Brief →
Reproduce each line exactly. Skip none.

Source material →

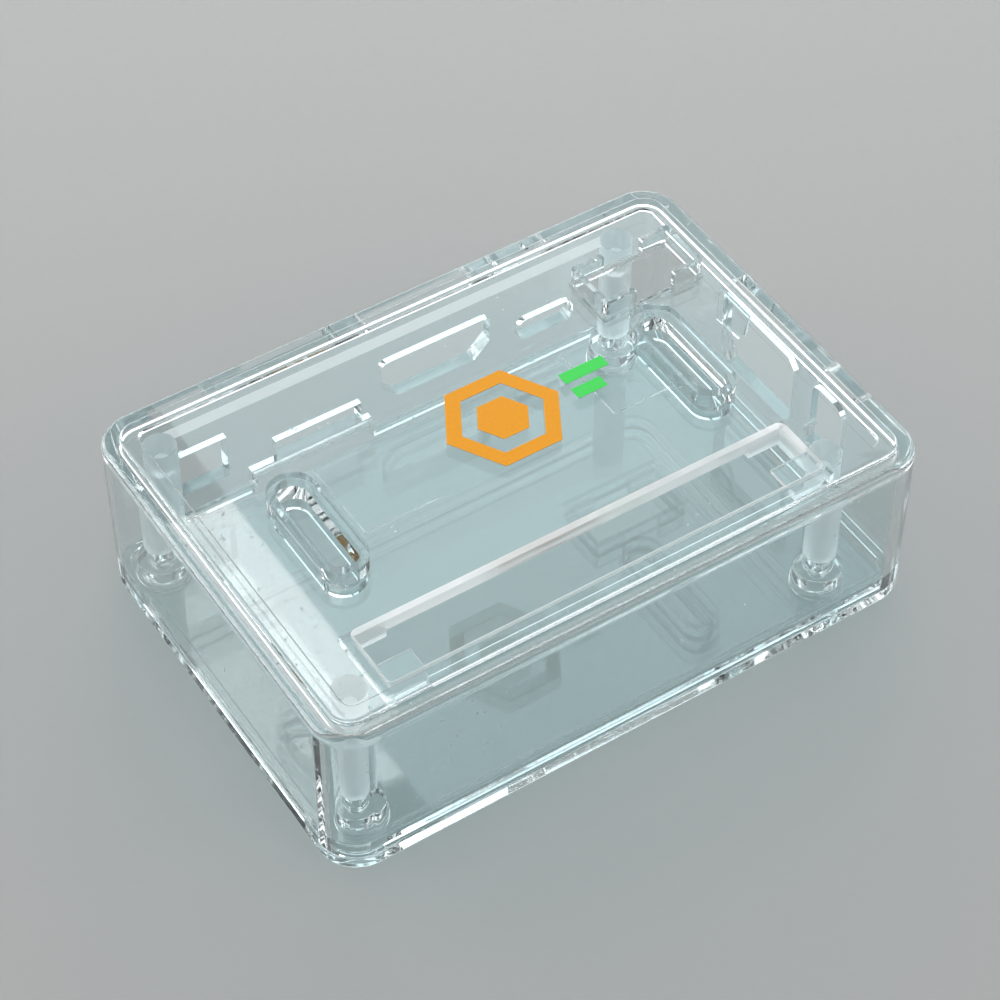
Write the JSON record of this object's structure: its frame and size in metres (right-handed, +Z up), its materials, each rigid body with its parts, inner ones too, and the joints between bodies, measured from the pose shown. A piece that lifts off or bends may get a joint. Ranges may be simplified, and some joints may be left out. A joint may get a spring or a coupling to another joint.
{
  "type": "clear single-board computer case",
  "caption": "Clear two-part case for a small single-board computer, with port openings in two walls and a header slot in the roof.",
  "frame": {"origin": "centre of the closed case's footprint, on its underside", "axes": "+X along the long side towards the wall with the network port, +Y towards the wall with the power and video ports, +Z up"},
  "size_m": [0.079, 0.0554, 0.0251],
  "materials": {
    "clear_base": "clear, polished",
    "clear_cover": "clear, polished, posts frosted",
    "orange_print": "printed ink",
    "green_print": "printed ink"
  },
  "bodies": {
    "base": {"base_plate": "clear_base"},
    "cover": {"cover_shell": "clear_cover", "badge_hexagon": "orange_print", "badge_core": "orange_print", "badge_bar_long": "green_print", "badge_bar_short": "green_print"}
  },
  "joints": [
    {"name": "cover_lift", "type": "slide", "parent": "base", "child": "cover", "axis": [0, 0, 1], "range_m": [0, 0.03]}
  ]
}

Written response →
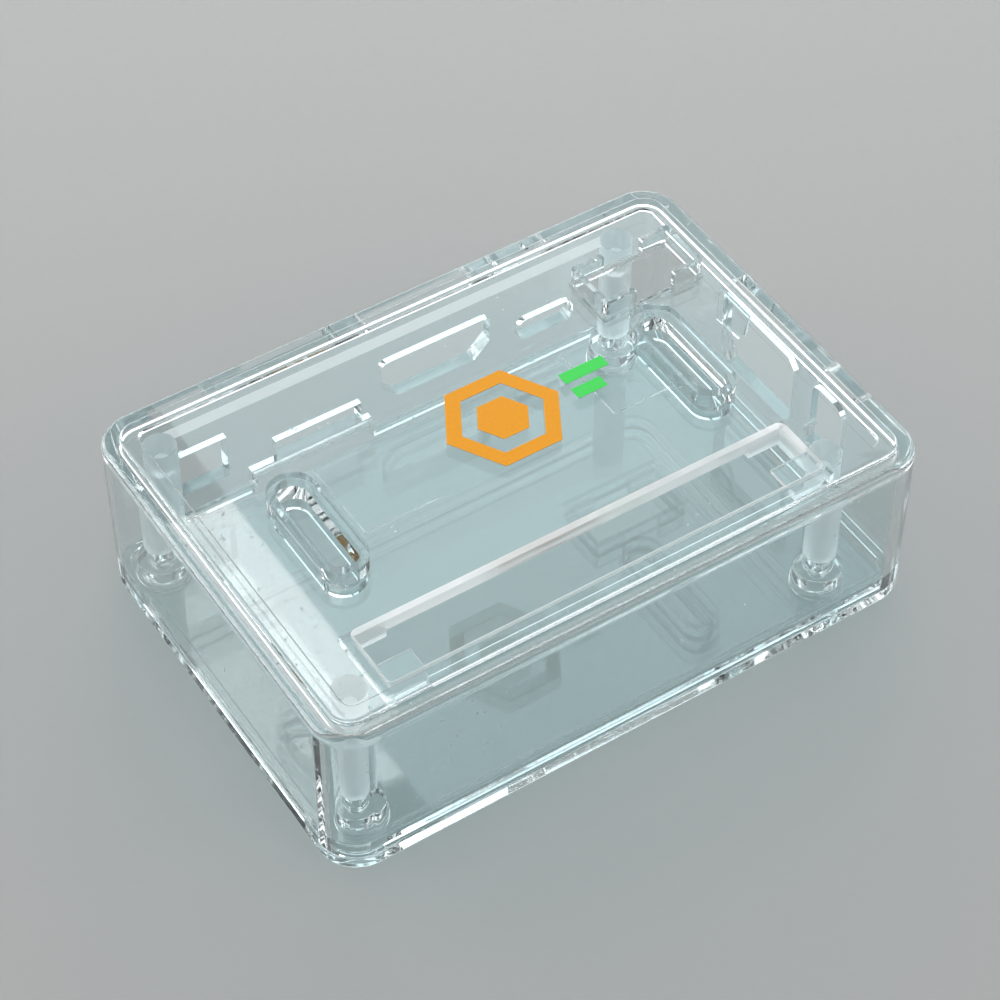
Write the JSON record of this object's structure: its frame and size in metres (right-handed, +Z up), its materials, each rigid body with its parts, inner ones too, and the joints between bodies, measured from the pose shown. A piece that lifts off or bends may get a joint. Ranges may be simplified, and some joints may be left out. A joint may get a spring or a coupling to another joint.
{
  "type": "clear single-board computer case",
  "caption": "Clear two-part case for a small single-board computer, with port openings in two walls and a header slot in the roof.",
  "frame": {"origin": "centre of the closed case's footprint, on its underside", "axes": "+X along the long side towards the wall with the network port, +Y towards the wall with the power and video ports, +Z up"},
  "size_m": [0.079, 0.0554, 0.0251],
  "materials": {
    "clear_base": "clear, polished",
    "clear_cover": "clear, polished, posts frosted",
    "orange_print": "printed ink",
    "green_print": "printed ink"
  },
  "bodies": {
    "base": {"base_plate": "clear_base"},
    "cover": {"cover_shell": "clear_cover", "badge_hexagon": "orange_print", "badge_core": "orange_print", "badge_bar_long": "green_print", "badge_bar_short": "green_print"}
  },
  "joints": [
    {"name": "cover_lift", "type": "slide", "parent": "base", "child": "cover", "axis": [0, 0, 1], "range_m": [0, 0.03]}
  ]
}